- Born: January 21, 1936 Warren, Minnesota, U.S.
- Died: c. July 5, 2006 (aged 70) Manhattan, New York City, U.S.
- Education: University of Minnesota
- Occupations: Music critic; A&R executive; magazine editor;
- Writing career
- Period: 1960s–2006

= Paul Nelson (critic) =

American music critic (1936–2006)

Paul Nelson (January 21, 1936 — circa July 5, 2006) was an A&R executive, magazine editor, and music critic best known for writing for Sing Out!, The Village Voice and Rolling Stone.

Born in Warren, Minnesota, Nelson attended St. Olaf College before graduating from University of Minnesota, where he became acquainted with Bob Dylan and co-founded a seminal folk revival magazine, The Little Sandy Review. As a critic, he defended Dylan when he "went electric" at the Newport Folk Festival in 1965 and was instrumental in supporting the careers of Dylan, Clint Eastwood, Leonard Cohen, Elliott Murphy, Willie Nelson, Bruce Springsteen, Jackson Browne, Neil Young, Ramones, the Sex Pistols and Warren Zevon.

While employed by the A&R department of Mercury Records from 1970 to 1975, Nelson briefly served as David Bowie's publicist and championed such disparate artists as Rod Stewart, Doug Sahm, New York Dolls, Blue Ash, and Reddy Teddy. He also compiled the Velvet Underground's archival 1969: The Velvet Underground Live and made unsuccessful bids on behalf of the label for Springsteen, the Modern Lovers and Richard and Linda Thompson.

As the record reviews editor of Rolling Stone from 1978 to 1983, Nelson researched long features about Eastwood, Zevon and Ross Macdonald (only an expurgated version of the Zevon piece would see print) while mentoring a new generation of critics, including Kurt Loder, Charles M. Young and Mikal Gilmore. He frequently quarreled with publisher Jann Wenner over content (due to Nelson's backing, prominent laudatory reviews of the Dead Boys, Joy Division, and Public Image Ltd. were published) and length issues, precipitating his eventual resignation.

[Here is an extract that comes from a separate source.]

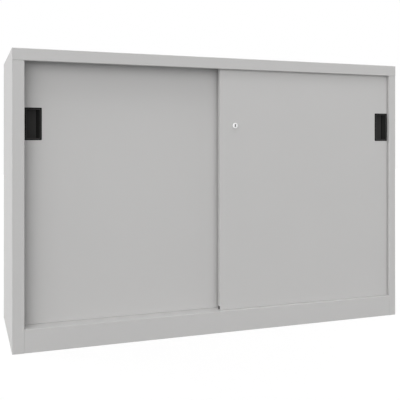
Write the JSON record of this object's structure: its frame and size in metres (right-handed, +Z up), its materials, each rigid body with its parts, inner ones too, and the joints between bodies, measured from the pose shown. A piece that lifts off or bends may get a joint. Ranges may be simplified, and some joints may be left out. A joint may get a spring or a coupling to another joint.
{
  "type": "sliding door cabinet",
  "caption": "Low folded-steel cabinet with two overlapping sliding doors, recessed flush pulls, a round cam lock, shelves and a plinth front.",
  "frame": {"origin": "on the floor, under the middle of the cabinet's box", "axes": "+X to the right along the width, +Y from the doors to the back, +Z up"},
  "size_m": [1.5, 0.45, 1],
  "materials": {
    "body_paint": "satin light grey powder coat",
    "zinc_steel": "zinc plated",
    "pull_black": "moulded, finely textured",
    "channel_black": "extruded, smooth",
    "lock_chrome": "polished",
    "nylon_white": "moulded",
    "rubber_black": "matt"
  },
  "bodies": {
    "cabinet": {"left_side_panel": "body_paint", "right_side_panel": "body_paint", "top_panel": "body_paint", "back_panel": "body_paint", "base_panel": "body_paint", "base_rear_rail": "body_paint", "lower_shelf": "body_paint", "upper_shelf": "body_paint", "levelling_foot_front_left": "zinc_steel", "levelling_foot_rear_left": "zinc_steel", "levelling_foot_front_right": "zinc_steel", "levelling_foot_rear_right": "zinc_steel", "front_top_track": "zinc_steel", "rear_top_track": "zinc_steel", "front_track_stop": "rubber_black", "rear_track_stop": "rubber_black", "front_bottom_guide": "nylon_white", "rear_bottom_guide": "nylon_white", "front_door_buffer": "rubber_black", "rear_door_buffer": "rubber_black", "shelf_upright_front_left": "zinc_steel", "shelf_upright_rear_left": "zinc_steel", "shelf_upright_front_right": "zinc_steel", "shelf_upright_rear_right": "zinc_steel", "lower_shelf_clip_front_left": "zinc_steel", "lower_shelf_clip_rear_left": "zinc_steel", "lower_shelf_clip_front_right": "zinc_steel", "lower_shelf_clip_rear_right": "zinc_steel", "upper_shelf_clip_front_left": "zinc_steel", "upper_shelf_clip_rear_left": "zinc_steel", "upper_shelf_clip_front_right": "zinc_steel", "upper_shelf_clip_rear_right": "zinc_steel"},
    "front_door": {"front_door_panel": "body_paint", "front_door_foot_channel": "channel_black", "front_door_stiffener": "body_paint", "front_door_pull": "pull_black", "front_door_hanger_left": "zinc_steel", "front_door_hanger_right": "zinc_steel", "front_door_axle_left": "zinc_steel", "front_door_axle_right": "zinc_steel", "lock_housing": "lock_chrome", "lock_nut": "zinc_steel"},
    "rear_door": {"rear_door_panel": "body_paint", "rear_door_foot_channel": "channel_black", "rear_door_stiffener": "body_paint", "rear_door_pull": "pull_black", "rear_door_hanger_left": "zinc_steel", "rear_door_hanger_right": "zinc_steel", "rear_door_axle_left": "zinc_steel", "rear_door_axle_right": "zinc_steel", "lock_keeper": "zinc_steel"},
    "lock": {"lock_plug": "lock_chrome", "lock_cam": "zinc_steel", "lock_cam_screw": "zinc_steel"},
    "front_roller_left": {"front_door_roller_left": "nylon_white"},
    "front_roller_right": {"front_door_roller_right": "nylon_white"},
    "rear_roller_left": {"rear_door_roller_left": "nylon_white"},
    "rear_roller_right": {"rear_door_roller_right": "nylon_white"}
  },
  "joints": [
    {"name": "front_door_slide", "type": "slide", "parent": "cabinet", "child": "front_door", "axis": [1, 0, 0], "range_m": [-0.64, 0]},
    {"name": "rear_door_slide", "type": "slide", "parent": "cabinet", "child": "rear_door", "axis": [1, 0, 0], "range_m": [0, 0.64]},
    {"name": "lock_turn", "type": "hinge", "parent": "front_door", "child": "lock", "pos_m": [0.048, -0.2, 0.754], "axis": [0, -1, 0], "range_deg": [0, 90]},
    {"name": "front_roller_left_turn", "type": "hinge", "parent": "front_door", "child": "front_roller_left", "pos_m": [0.09, -0.2045, 0.9865], "axis": [0, 1, 0], "range_deg": [-4590, 0]},
    {"name": "front_roller_right_turn", "type": "hinge", "parent": "front_door", "child": "front_roller_right", "pos_m": [0.64, -0.2045, 0.9865], "axis": [0, 1, 0], "range_deg": [-4590, 0]},
    {"name": "rear_roller_left_turn", "type": "hinge", "parent": "rear_door", "child": "rear_roller_left", "pos_m": [-0.64, -0.1665, 0.9865], "axis": [0, 1, 0], "range_deg": [0, 4590]},
    {"name": "rear_roller_right_turn", "type": "hinge", "parent": "rear_door", "child": "rear_roller_right", "pos_m": [-0.09, -0.1665, 0.9865], "axis": [0, 1, 0], "range_deg": [0, 4590]}
  ],
  "couplings": [
    {"joint": "front_roller_left_turn", "follows": "front_door_slide", "rad_per_m": 125},
    {"joint": "front_roller_right_turn", "follows": "front_door_slide", "rad_per_m": 125},
    {"joint": "rear_roller_left_turn", "follows": "rear_door_slide", "rad_per_m": 125},
    {"joint": "rear_roller_right_turn", "follows": "rear_door_slide", "rad_per_m": 125}
  ]
}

Although Nelson found transitory employment as a copy editor at The Jewish Week, attempted to write two major pieces on Cohen and Lucinda Williams for LA Weekly in 1993, and continued to sporadically contribute reviews to Musician and People until 1996, he largely recused himself from professional writing following his resignation from Rolling Stone, devoting most of his literary energies to an unfinished screenplay partially set during World War II. A devoted lifelong cinephile with predilections for John Ford's oeuvre and film noir, Nelson was an early adoptee of the videocassette recorder and enjoyed taping obscure exemplars of classic Hollywood cinema. Throughout much of this period, Nelson was employed as a clerk at Evergreen Video, a now-defunct specialty shop in the Greenwich Village neighborhood of Manhattan.

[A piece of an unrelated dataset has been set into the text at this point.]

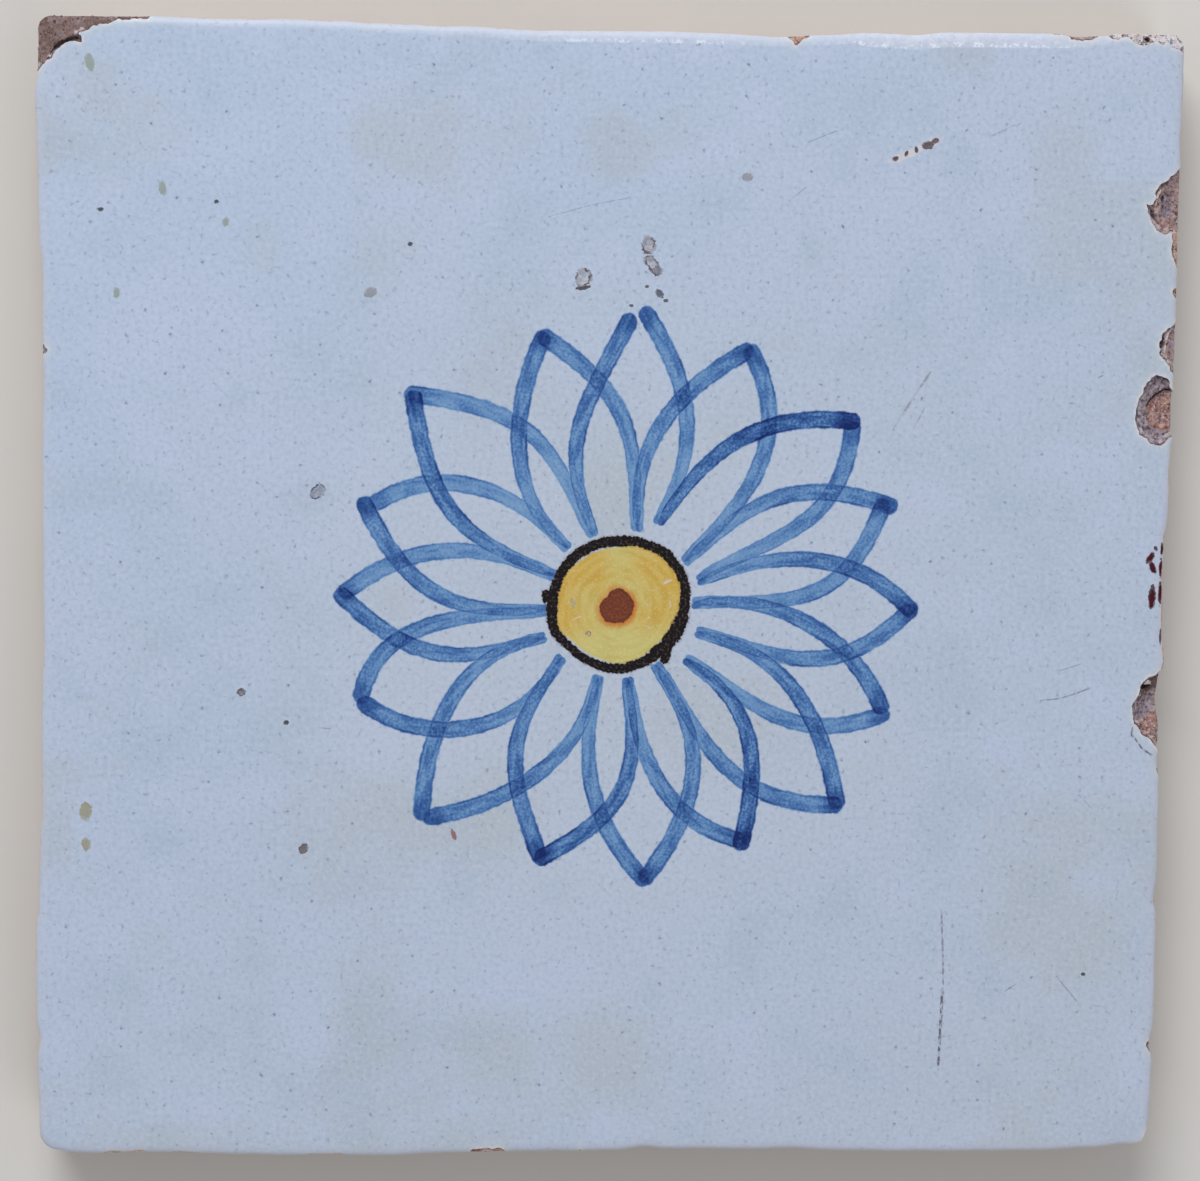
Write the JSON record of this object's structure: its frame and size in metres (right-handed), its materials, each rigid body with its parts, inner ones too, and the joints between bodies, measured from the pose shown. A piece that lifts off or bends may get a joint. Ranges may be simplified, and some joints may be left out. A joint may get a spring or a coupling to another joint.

Nelson was found dead in his sublet apartment on the Upper East Side in July 2006. The Office of Chief Medical Examiner of the City of New York ruled that heart disease was the cause of his death. In a 2011 overview, Charlie Finch of Artnet commented on Nelson's lifestyle choices: "Nelson didn't drink or do drugs: what he did do was eat a hamburger and veal picatta for dinner, always with two Cokes, even for breakfast, while smoking Nat Sherman cigarettes, every day of his adult life."

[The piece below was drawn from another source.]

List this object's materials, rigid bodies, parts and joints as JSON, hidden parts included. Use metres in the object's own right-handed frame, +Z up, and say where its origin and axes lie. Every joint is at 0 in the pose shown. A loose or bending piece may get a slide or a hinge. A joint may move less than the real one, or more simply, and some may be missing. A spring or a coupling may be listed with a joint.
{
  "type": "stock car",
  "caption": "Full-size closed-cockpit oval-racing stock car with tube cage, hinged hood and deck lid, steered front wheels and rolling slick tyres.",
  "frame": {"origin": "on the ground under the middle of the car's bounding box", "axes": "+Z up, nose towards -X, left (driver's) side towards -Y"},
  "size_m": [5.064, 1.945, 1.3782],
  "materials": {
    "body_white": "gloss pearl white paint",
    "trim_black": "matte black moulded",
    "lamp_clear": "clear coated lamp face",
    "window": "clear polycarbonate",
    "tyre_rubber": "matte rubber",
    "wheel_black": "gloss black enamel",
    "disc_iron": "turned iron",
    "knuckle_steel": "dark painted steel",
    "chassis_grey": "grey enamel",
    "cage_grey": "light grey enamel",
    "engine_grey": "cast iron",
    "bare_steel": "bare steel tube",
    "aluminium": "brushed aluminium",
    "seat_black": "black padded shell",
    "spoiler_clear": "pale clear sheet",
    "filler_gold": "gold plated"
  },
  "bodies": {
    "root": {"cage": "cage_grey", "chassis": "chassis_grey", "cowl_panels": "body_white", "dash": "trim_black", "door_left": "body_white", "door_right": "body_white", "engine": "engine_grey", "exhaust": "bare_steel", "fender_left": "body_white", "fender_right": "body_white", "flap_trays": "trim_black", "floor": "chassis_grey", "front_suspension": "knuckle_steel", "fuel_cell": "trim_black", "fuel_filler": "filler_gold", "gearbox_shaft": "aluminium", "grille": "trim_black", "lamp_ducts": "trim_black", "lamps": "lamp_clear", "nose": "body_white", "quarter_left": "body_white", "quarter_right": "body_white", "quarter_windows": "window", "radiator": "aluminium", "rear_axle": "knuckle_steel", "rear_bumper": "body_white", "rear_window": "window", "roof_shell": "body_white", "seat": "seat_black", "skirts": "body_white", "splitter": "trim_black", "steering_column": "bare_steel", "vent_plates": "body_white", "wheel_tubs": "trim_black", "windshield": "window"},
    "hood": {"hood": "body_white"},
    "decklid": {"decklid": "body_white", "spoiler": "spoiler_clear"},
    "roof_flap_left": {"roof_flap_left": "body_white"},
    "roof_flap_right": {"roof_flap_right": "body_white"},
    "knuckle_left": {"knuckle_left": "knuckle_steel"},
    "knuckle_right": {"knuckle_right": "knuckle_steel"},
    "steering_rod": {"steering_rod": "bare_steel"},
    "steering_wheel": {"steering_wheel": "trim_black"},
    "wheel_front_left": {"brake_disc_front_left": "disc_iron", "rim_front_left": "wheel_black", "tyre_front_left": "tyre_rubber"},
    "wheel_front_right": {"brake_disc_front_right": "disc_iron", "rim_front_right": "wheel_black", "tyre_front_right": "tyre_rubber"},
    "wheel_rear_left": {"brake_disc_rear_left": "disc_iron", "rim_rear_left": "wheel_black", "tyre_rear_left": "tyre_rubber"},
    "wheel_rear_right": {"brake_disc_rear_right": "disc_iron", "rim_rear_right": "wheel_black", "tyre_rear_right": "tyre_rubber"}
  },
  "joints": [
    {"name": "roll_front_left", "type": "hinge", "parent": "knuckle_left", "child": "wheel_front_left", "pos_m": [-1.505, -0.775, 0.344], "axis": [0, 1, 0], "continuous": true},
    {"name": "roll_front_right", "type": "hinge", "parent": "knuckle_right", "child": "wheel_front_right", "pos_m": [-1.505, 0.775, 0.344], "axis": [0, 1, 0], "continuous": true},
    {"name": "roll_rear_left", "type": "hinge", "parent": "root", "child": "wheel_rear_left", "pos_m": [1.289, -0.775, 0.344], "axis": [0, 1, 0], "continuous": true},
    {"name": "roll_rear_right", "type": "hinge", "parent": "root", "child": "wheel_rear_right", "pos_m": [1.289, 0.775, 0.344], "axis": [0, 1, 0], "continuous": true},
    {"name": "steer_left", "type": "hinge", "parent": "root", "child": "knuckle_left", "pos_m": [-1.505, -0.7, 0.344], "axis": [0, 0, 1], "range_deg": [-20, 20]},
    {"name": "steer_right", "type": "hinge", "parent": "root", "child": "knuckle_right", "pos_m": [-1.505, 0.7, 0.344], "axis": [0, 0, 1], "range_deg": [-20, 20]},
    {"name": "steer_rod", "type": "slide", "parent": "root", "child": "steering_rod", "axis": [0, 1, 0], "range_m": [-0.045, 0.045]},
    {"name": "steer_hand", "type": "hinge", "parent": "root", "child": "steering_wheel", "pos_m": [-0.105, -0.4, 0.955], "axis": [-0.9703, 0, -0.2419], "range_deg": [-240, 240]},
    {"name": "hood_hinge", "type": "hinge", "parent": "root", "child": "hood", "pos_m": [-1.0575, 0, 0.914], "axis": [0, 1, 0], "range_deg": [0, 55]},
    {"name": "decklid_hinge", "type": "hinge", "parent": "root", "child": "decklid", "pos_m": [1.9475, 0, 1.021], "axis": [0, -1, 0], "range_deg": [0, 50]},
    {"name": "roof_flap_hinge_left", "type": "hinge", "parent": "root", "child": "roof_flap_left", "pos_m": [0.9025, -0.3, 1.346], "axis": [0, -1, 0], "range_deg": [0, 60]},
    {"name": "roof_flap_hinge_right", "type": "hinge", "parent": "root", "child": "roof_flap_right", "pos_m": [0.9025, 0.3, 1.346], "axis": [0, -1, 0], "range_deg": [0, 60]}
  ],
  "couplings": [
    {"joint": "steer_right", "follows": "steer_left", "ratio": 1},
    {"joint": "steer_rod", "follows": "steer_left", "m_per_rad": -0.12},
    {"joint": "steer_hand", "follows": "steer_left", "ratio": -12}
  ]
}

Nelson was acquainted with the novelist Jonathan Lethem (with whom he shared newfound interests in Philip K. Dick's novels and the music of Chet Baker) in the mid-1980s; the character of Perkus Tooth in Lethem's 2009 novel Chronic City is partially inspired by Nelson. In November 2011, Fantagraphics Books published Everything Is an Afterthought: The Life and Writings of Paul Nelson, by Kevin Avery. Another book edited by Avery, Conversations With Clint: Paul Nelson's Lost Interviews with Clint Eastwood, 1979 - 1983, was published in December 2011 by Continuum Books, with a foreword by Lethem.